>>>>>

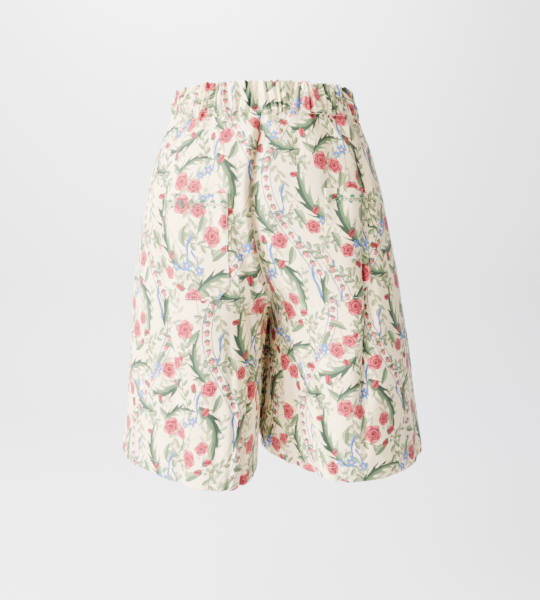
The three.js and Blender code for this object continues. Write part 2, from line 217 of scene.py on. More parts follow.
# Smaller folds and drag lines that only the cloth shows, in the same terms as the folds above
fineFolds = {
    "left": [
        {"z": [-290, -345, -400, -538], "at": [136, 124, 112, 96], "depth": -7.5, "width": 6.5},
        {"z": [-330, -420, -538], "at": [134, 124, 116], "depth": -3.6, "width": 7},
        {"z": [-330, -400, -538], "at": [152, 146, 140], "depth": 5, "width": 9},
        {"z": [-200, -300, -345, -520], "at": [52, 70, 76, 80], "depth": -5, "width": 4.5},
        {"z": [-240, -300, -345, -430], "at": [140, 148, 142, 130], "depth": -4, "width": 4.5},
        {"z": [-130, -210, -300], "at": [88, 98, 122], "depth": -2.8, "width": 7},
        {"z": [-190, -250, -310], "at": [104, 118, 140], "depth": -2.2, "width": 5},
        {"z": [-21, -70, -120], "at": [68, 74, 80], "depth": -2.6, "width": 7},
        {"z": [-120, -300, -500], "at": [12, 16, 12], "depth": -1.8, "width": 12},
        {"z": [-21, -80, -150], "at": [-30, -36, -44], "depth": -2.8, "width": 9},
        {"z": [-200, -300, -420], "at": [-100, -112, -96], "depth": -2.4, "width": 10},
    ],
    "right": [
        {"z": [-320, -430, -538], "at": [142, 126, 114], "depth": -5.5, "width": 6},
        {"z": [-200, -260, -330, -420], "at": [110, 122, 136, 130], "depth": -5, "width": 6},
        {"z": [-240, -300, -380, -500], "at": [130, 142, 150, 138], "depth": -4.5, "width": 5},
        {"z": [-300, -450, -538], "at": [112, 109, 100], "depth": -4.5, "width": 6},
        {"z": [-360, -450, -538], "at": [99, 96, 88], "depth": -2.4, "width": 9},
        {"z": [-21, -60, -110], "at": [62, 66, 70], "depth": -2.4, "width": 7},
        {"z": [-230, -300, -345], "at": [57, 68, 70], "depth": 2.4, "width": 7},
        {"z": [-150, -260, -330], "at": [100, 112, 140], "depth": -2.2, "width": 8},
        {"z": [-21, -80, -140], "at": [-34, -40, -50], "depth": -2.8, "width": 9},
        {"z": [-180, -300, -420], "at": [-104, -114, -98], "depth": -2.4, "width": 10},
    ],
}
for side, extra in fineFolds.items():
    folds[side] = folds[side] + extra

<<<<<

### Instructions for the task
Copy every line of the material, please, keeping it exactly the same.

### Exercise response
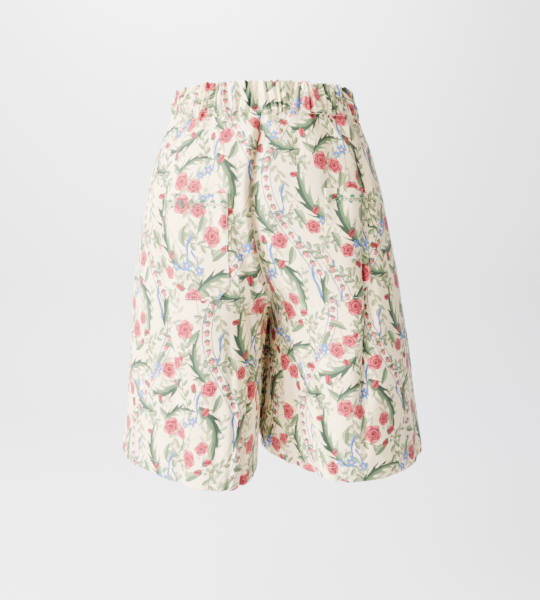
The three.js and Blender code for this object continues. Write part 2, from line 217 of scene.py on. More parts follow.
# Smaller folds and drag lines that only the cloth shows, in the same terms as the folds above
fineFolds = {
    "left": [
        {"z": [-290, -345, -400, -538], "at": [136, 124, 112, 96], "depth": -7.5, "width": 6.5},
        {"z": [-330, -420, -538], "at": [134, 124, 116], "depth": -3.6, "width": 7},
        {"z": [-330, -400, -538], "at": [152, 146, 140], "depth": 5, "width": 9},
        {"z": [-200, -300, -345, -520], "at": [52, 70, 76, 80], "depth": -5, "width": 4.5},
        {"z": [-240, -300, -345, -430], "at": [140, 148, 142, 130], "depth": -4, "width": 4.5},
        {"z": [-130, -210, -300], "at": [88, 98, 122], "depth": -2.8, "width": 7},
        {"z": [-190, -250, -310], "at": [104, 118, 140], "depth": -2.2, "width": 5},
        {"z": [-21, -70, -120], "at": [68, 74, 80], "depth": -2.6, "width": 7},
        {"z": [-120, -300, -500], "at": [12, 16, 12], "depth": -1.8, "width": 12},
        {"z": [-21, -80, -150], "at": [-30, -36, -44], "depth": -2.8, "width": 9},
        {"z": [-200, -300, -420], "at": [-100, -112, -96], "depth": -2.4, "width": 10},
    ],
    "right": [
        {"z": [-320, -430, -538], "at": [142, 126, 114], "depth": -5.5, "width": 6},
        {"z": [-200, -260, -330, -420], "at": [110, 122, 136, 130], "depth": -5, "width": 6},
        {"z": [-240, -300, -380, -500], "at": [130, 142, 150, 138], "depth": -4.5, "width": 5},
        {"z": [-300, -450, -538], "at": [112, 109, 100], "depth": -4.5, "width": 6},
        {"z": [-360, -450, -538], "at": [99, 96, 88], "depth": -2.4, "width": 9},
        {"z": [-21, -60, -110], "at": [62, 66, 70], "depth": -2.4, "width": 7},
        {"z": [-230, -300, -345], "at": [57, 68, 70], "depth": 2.4, "width": 7},
        {"z": [-150, -260, -330], "at": [100, 112, 140], "depth": -2.2, "width": 8},
        {"z": [-21, -80, -140], "at": [-34, -40, -50], "depth": -2.8, "width": 9},
        {"z": [-180, -300, -420], "at": [-104, -114, -98], "depth": -2.4, "width": 10},
    ],
}
for side, extra in fineFolds.items():
    folds[side] = folds[side] + extra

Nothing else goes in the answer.